Transatlantic cables were used only for telegraph services until 1956, when the first underwater telephone service between Europe and North America was launched. It could initially carry 36 phone channels.
The first transatlantic fibre-optic cable, which could carry 40 000 channels, entered service in 1988.
The capacity of undersea cables has increased to such an extent that it is no longer classified by the number of channels carried but by data rate, that is gigabits or terabits per second (Gbps and Tbps).
Global real-time exchange of voice and data now taken for granted
The latest transatlantic telecommunications cable, AEConnect Cable System, a 5 500 km fibre-optic cable laid from New York to Ireland, went into service in January 2016. AEConnect says that the cable “will initially support 13 Tbps (130 x 100 Gbps) per fibre pair”. This 13 Tbps data rate is equivalent to transmitting 350 DVDs worth of data in a single second. AEConnect also indicates that this capacity will continue to increase “with the introduction of more advanced modulations”. AEConnect adds that this cable will offer “one of the lowest latency crossings of the Atlantic, projected at a speed of 53,9 milliseconds”.
This represents a quantum leap from the eight words per minute the first transatlantic cable could transmit and the total time it took to decipher and forward a message.
This great technical feat, often compared to the landing on the Moon, would have been impossible to achieve at the time without the theoretical and practical work done by Lord Kelvin, which covered so many aspects of the project.

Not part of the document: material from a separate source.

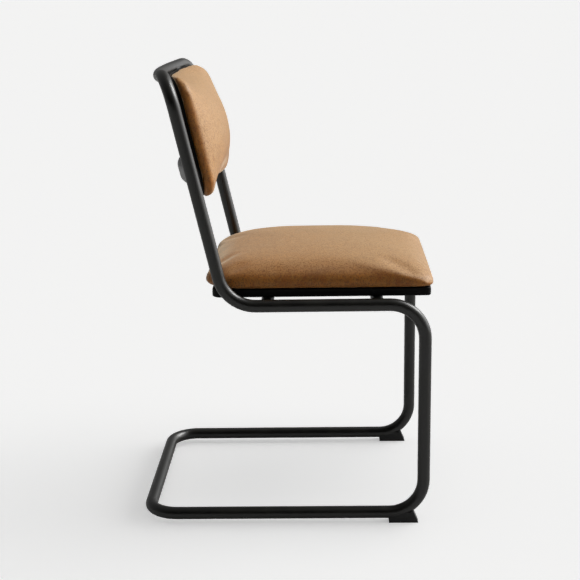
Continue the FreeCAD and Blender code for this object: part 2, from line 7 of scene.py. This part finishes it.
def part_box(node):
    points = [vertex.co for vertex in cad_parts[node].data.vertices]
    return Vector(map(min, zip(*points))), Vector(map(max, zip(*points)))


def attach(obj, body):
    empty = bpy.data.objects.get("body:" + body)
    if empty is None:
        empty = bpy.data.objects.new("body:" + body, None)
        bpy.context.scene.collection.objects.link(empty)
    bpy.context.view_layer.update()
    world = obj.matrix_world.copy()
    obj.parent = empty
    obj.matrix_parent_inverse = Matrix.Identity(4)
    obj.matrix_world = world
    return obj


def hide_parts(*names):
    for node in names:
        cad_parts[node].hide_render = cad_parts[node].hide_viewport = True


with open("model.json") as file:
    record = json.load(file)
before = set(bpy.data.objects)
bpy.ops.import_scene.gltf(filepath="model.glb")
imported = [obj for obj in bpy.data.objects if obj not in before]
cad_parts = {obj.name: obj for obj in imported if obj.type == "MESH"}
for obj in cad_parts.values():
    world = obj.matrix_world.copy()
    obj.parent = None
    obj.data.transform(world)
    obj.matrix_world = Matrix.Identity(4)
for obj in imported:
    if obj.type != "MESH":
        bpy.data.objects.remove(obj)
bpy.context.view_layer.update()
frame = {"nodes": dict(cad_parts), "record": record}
nodes = frame["nodes"]
bpy.ops.object.select_all(action="DESELECT")
print("frame loaded:", len(nodes), "nodes")

mm = 0.001   # everything below is typed in millimetres


# Colours and nodes

# '#rrggbb' as a colour picker shows it, turned to linear
def srgb(hexColour):
    values = [int(hexColour[i:i + 2], 16) / 255 for i in (1, 3, 5)]
    return tuple(v / 12.92 if v <= 0.04045 else ((v + 0.055) / 1.055) ** 2.4 for v in values) + (1.0,)


# One node with its settings, and its sockets linked or typed in
def addNode(tree, kind, links=None, **settings):
    node = tree.nodes.new(kind)
    for name, value in settings.items():
        setattr(node, name, value)
    for socket, value in (links or {}).items():
        if isinstance(value, bpy.types.NodeSocket):
            tree.links.new(value, node.inputs[socket])
        else:
            node.inputs[socket].default_value = value
    return node


# Empty material with a Principled shader. preview is its colour in the viewport
def newMaterial(name, preview):
    material = bpy.data.materials.new(name)
    material.use_nodes = True
    material.diffuse_color = preview
    tree = material.node_tree
    tree.nodes.clear()
    shader = addNode(tree, "ShaderNodeBsdfPrincipled")
    addNode(tree, "ShaderNodeOutputMaterial", {"Surface": shader.outputs["BSDF"]})
    return material, tree, shader


# Noise whose blotches are about size millimetres across. Gives a value round 0.5
def spotty(tree, place, size, detail=3.0, rough=0.55, stretch=(1, 1, 1)):
    scaled = addNode(tree, "ShaderNodeMapping", {"Vector": place, "Scale": stretch})
    blotches = addNode(tree, "ShaderNodeTexNoise", {
        "Vector": scaled.outputs["Vector"], "Scale": 1 / (size * mm), "Detail": detail, "Roughness": rough})
    return blotches.outputs["Fac"]


# Stretches the part of a value between low and high, and holds it there
def spread(tree, value, low, high, newLow=0.0, newHigh=1.0):
    return addNode(tree, "ShaderNodeMapRange", {
        "Value": value, "From Min": low, "From Max": high,
        "To Min": newLow, "To Max": newHigh}).outputs["Result"]


def blendColours(tree, share, first, second, mode="MIX"):
    return addNode(tree, "ShaderNodeMix", {"Factor": share, "A": first, "B": second},
                   data_type="RGBA", blend_type=mode).outputs["Result"]


# Materials

leather = {
    "tan": "#bb7427",
    "darkTan": "#98581b",
    "paleTan": "#b67c37",
    "paintedSheen": "#b79060",    # painted sheen: paler colour on faces turned up and forward, towards the key light
    "paintedSheenFrom": (0.7, 0.0, 0.75),         # the way the faces that get the painted sheen point
    "pore": "#7a4a1a",
    "cloudSize": 38.0,      # mm, uneven dye
    "mottleSize": 9.0,
    "grainSize": 2.6,       # the real grain is near 1 mm, drawn coarser so that it shows
    "scratchSize": 22.0,
    "roughness": (0.52, 0.66),
    "grainHeight": 0.2,
    "streakSize": 3.2,      # mm, short dark upright streaks
    "sheen": 0.5,
}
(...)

Today’s undersea communications and power cables include elements that were developed for the first transatlantic cable, including better armouring and insulation to protect the conductors from water ingress and mechanical and friction damage and rupture.
Submarine power cables were introduced much later than their telegraphic counterparts, owing to the far more complex technical issues involved.
IEC standardization work for undersea cable continuing in Lord Kelvin’s footsteps
A number of IEC Technical Committees (TCs) and Subcommittees (SCs) continue the work started by Lord Kelvin, developing a number of International Standards necessary to the production and operation of undersea power and communication cables. They include:
IEC SC 18A: Electric cables for ships and fixed offshore units, which brings together technical experts from 31 countries to prepare standards for testing methods or the production of certain elements such as cable sheathing and insulation;
IEC TC 20: Electrical cables, which prepares International Standards for the design, testing and end-use recommendations (including current ratings) for insulated electrical power and control cables, their accessories and cable systems for use in wiring and in power generation, distribution and transmission;
IEC TC 86: Fibre optics, which prepares standards for cables used to transmit data and voice, which are increasingly widely deployed in submarine environments;
IEC TC 76: Optical radiation safety and laser equipment, which develops standards for laser equipment to transmit data via fibre optic cables.